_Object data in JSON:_
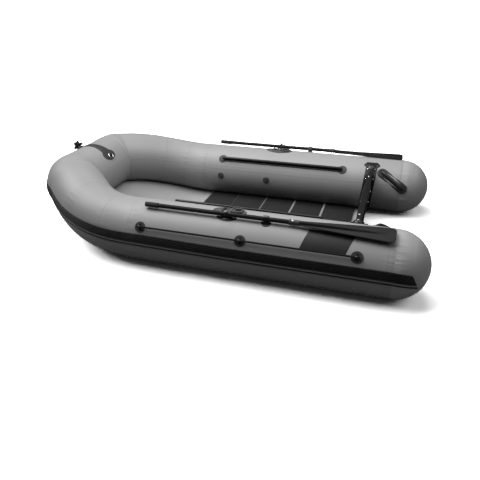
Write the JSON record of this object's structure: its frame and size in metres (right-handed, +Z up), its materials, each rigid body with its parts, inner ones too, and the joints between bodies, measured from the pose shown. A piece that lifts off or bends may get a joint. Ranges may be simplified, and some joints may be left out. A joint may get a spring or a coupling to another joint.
{
  "type": "inflatable boat",
  "caption": "Inflatable dinghy with raised bow tube, ridged rub strake, slatted floor, motor transom, lifelines and stowed oars that swing on their oarlocks",
  "frame": {"origin": "on the floor, under the middle of the boat", "axes": "+X towards the bow, +Y to port, +Z up"},
  "size_m": [2.8269, 1.734, 0.5634],
  "materials": {
    "tube_fabric": "satin coated fabric",
    "strake_rubber": "ribbed black rubber",
    "floor_fabric": "coated fabric",
    "floor_panel": "textured dark panel",
    "transom_board": "dark painted plywood",
    "moulded_black": "moulded black plastic",
    "patch_fabric": "dark coated fabric",
    "valve_plastic": "moulded plastic",
    "rope": "braided cord",
    "oarlock_plastic": "moulded grey plastic",
    "stainless": "polished steel",
    "oar_tube": "black anodised tube",
    "grip_foam": "grey foam grip",
    "blade_plastic": "moulded grey plastic"
  },
  "bodies": {
    "hull": {"tube_port": "tube_fabric", "tube_starboard": "tube_fabric", "tube_bow": "tube_fabric", "tube_cap_port": "tube_fabric", "tube_cap_starboard": "tube_fabric", "rub_strake_port": "strake_rubber", "rub_strake_starboard": "strake_rubber", "rub_strake_bow": "strake_rubber", "bottom_skin": "floor_fabric", "floor_panel_1": "floor_panel", "floor_panel_2": "floor_panel", "floor_panel_3": "floor_panel", "floor_panel_4": "floor_panel", "floor_panel_5": "floor_panel", "floor_hinge_strips": "floor_fabric", "transom_board": "transom_board", "motor_pad_inner": "moulded_black", "motor_pad_outer": "moulded_black", "transom_drain": "moulded_black", "transom_holder_port": "moulded_black", "seat_rail_port": "moulded_black", "seat_rail_patches_port": "patch_fabric", "air_valves_port": "valve_plastic", "grab_handle_port": "moulded_black", "lifeline_port": "rope", "lifeline_eyes_port": "patch_fabric", "oarlock_base_port": "oarlock_plastic", "oar_clip_port": "moulded_black", "transom_holder_starboard": "moulded_black", "seat_rail_starboard": "moulded_black", "seat_rail_patches_starboard": "patch_fabric", "air_valves_starboard": "valve_plastic", "grab_handle_starboard": "moulded_black", "lifeline_starboard": "rope", "lifeline_eyes_starboard": "patch_fabric", "oarlock_base_starboard": "oarlock_plastic", "oar_clip_starboard": "moulded_black", "bow_strap": "patch_fabric", "bow_ring": "stainless", "bow_cleat": "moulded_black"},
    "oar_port": {"oarlock_yoke_port": "oarlock_plastic", "oar_shaft_port": "oar_tube", "oar_grip_port": "grip_foam", "oar_blade_port": "blade_plastic"},
    "oar_starboard": {"oarlock_yoke_starboard": "oarlock_plastic", "oar_shaft_starboard": "oar_tube", "oar_grip_starboard": "grip_foam", "oar_blade_starboard": "blade_plastic"}
  },
  "joints": [
    {"name": "oarlock_port", "type": "hinge", "parent": "hull", "child": "oar_port", "pos_m": [-0.19, 0.71463, 0.40915], "axis": [0, 0.3173, 0.9483], "range_deg": [-135, 0]},
    {"name": "oarlock_starboard", "type": "hinge", "parent": "hull", "child": "oar_starboard", "pos_m": [-0.19, -0.71463, 0.40915], "axis": [0, -0.3173, 0.9483], "range_deg": [0, 135]}
  ]
}
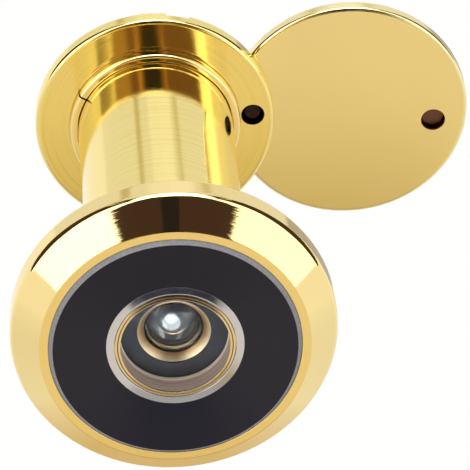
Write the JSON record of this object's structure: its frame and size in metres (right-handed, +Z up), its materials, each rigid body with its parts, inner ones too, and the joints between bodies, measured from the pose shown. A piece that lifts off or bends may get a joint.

_TASK INSTRUCTIONS:_
Print every entry exactly as it appears.

_RESULT OF THIS TASK:_
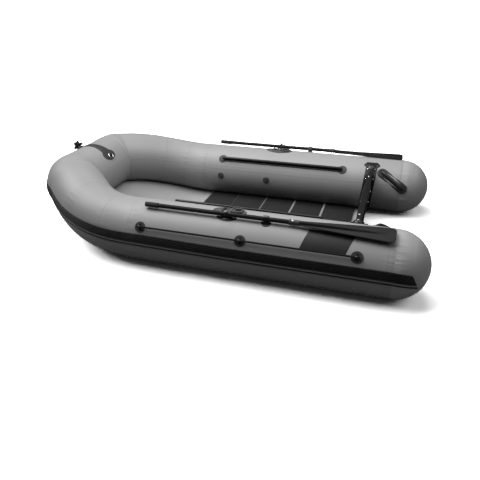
Write the JSON record of this object's structure: its frame and size in metres (right-handed, +Z up), its materials, each rigid body with its parts, inner ones too, and the joints between bodies, measured from the pose shown. A piece that lifts off or bends may get a joint. Ranges may be simplified, and some joints may be left out. A joint may get a spring or a coupling to another joint.
{
  "type": "inflatable boat",
  "caption": "Inflatable dinghy with raised bow tube, ridged rub strake, slatted floor, motor transom, lifelines and stowed oars that swing on their oarlocks",
  "frame": {"origin": "on the floor, under the middle of the boat", "axes": "+X towards the bow, +Y to port, +Z up"},
  "size_m": [2.8269, 1.734, 0.5634],
  "materials": {
    "tube_fabric": "satin coated fabric",
    "strake_rubber": "ribbed black rubber",
    "floor_fabric": "coated fabric",
    "floor_panel": "textured dark panel",
    "transom_board": "dark painted plywood",
    "moulded_black": "moulded black plastic",
    "patch_fabric": "dark coated fabric",
    "valve_plastic": "moulded plastic",
    "rope": "braided cord",
    "oarlock_plastic": "moulded grey plastic",
    "stainless": "polished steel",
    "oar_tube": "black anodised tube",
    "grip_foam": "grey foam grip",
    "blade_plastic": "moulded grey plastic"
  },
  "bodies": {
    "hull": {"tube_port": "tube_fabric", "tube_starboard": "tube_fabric", "tube_bow": "tube_fabric", "tube_cap_port": "tube_fabric", "tube_cap_starboard": "tube_fabric", "rub_strake_port": "strake_rubber", "rub_strake_starboard": "strake_rubber", "rub_strake_bow": "strake_rubber", "bottom_skin": "floor_fabric", "floor_panel_1": "floor_panel", "floor_panel_2": "floor_panel", "floor_panel_3": "floor_panel", "floor_panel_4": "floor_panel", "floor_panel_5": "floor_panel", "floor_hinge_strips": "floor_fabric", "transom_board": "transom_board", "motor_pad_inner": "moulded_black", "motor_pad_outer": "moulded_black", "transom_drain": "moulded_black", "transom_holder_port": "moulded_black", "seat_rail_port": "moulded_black", "seat_rail_patches_port": "patch_fabric", "air_valves_port": "valve_plastic", "grab_handle_port": "moulded_black", "lifeline_port": "rope", "lifeline_eyes_port": "patch_fabric", "oarlock_base_port": "oarlock_plastic", "oar_clip_port": "moulded_black", "transom_holder_starboard": "moulded_black", "seat_rail_starboard": "moulded_black", "seat_rail_patches_starboard": "patch_fabric", "air_valves_starboard": "valve_plastic", "grab_handle_starboard": "moulded_black", "lifeline_starboard": "rope", "lifeline_eyes_starboard": "patch_fabric", "oarlock_base_starboard": "oarlock_plastic", "oar_clip_starboard": "moulded_black", "bow_strap": "patch_fabric", "bow_ring": "stainless", "bow_cleat": "moulded_black"},
    "oar_port": {"oarlock_yoke_port": "oarlock_plastic", "oar_shaft_port": "oar_tube", "oar_grip_port": "grip_foam", "oar_blade_port": "blade_plastic"},
    "oar_starboard": {"oarlock_yoke_starboard": "oarlock_plastic", "oar_shaft_starboard": "oar_tube", "oar_grip_starboard": "grip_foam", "oar_blade_starboard": "blade_plastic"}
  },
  "joints": [
    {"name": "oarlock_port", "type": "hinge", "parent": "hull", "child": "oar_port", "pos_m": [-0.19, 0.71463, 0.40915], "axis": [0, 0.3173, 0.9483], "range_deg": [-135, 0]},
    {"name": "oarlock_starboard", "type": "hinge", "parent": "hull", "child": "oar_starboard", "pos_m": [-0.19, -0.71463, 0.40915], "axis": [0, -0.3173, 0.9483], "range_deg": [0, 135]}
  ]
}
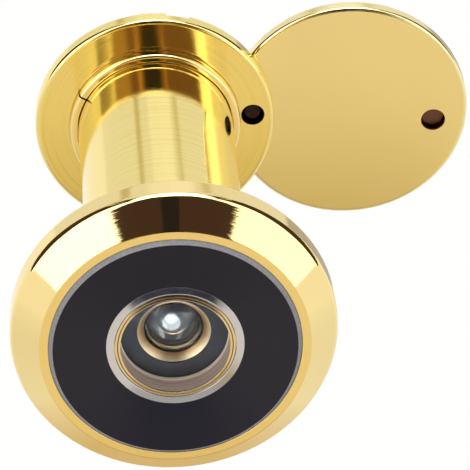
Write the JSON record of this object's structure: its frame and size in metres (right-handed, +Z up), its materials, each rigid body with its parts, inner ones too, and the joints between bodies, measured from the pose shown. A piece that lifts off or bends may get a joint.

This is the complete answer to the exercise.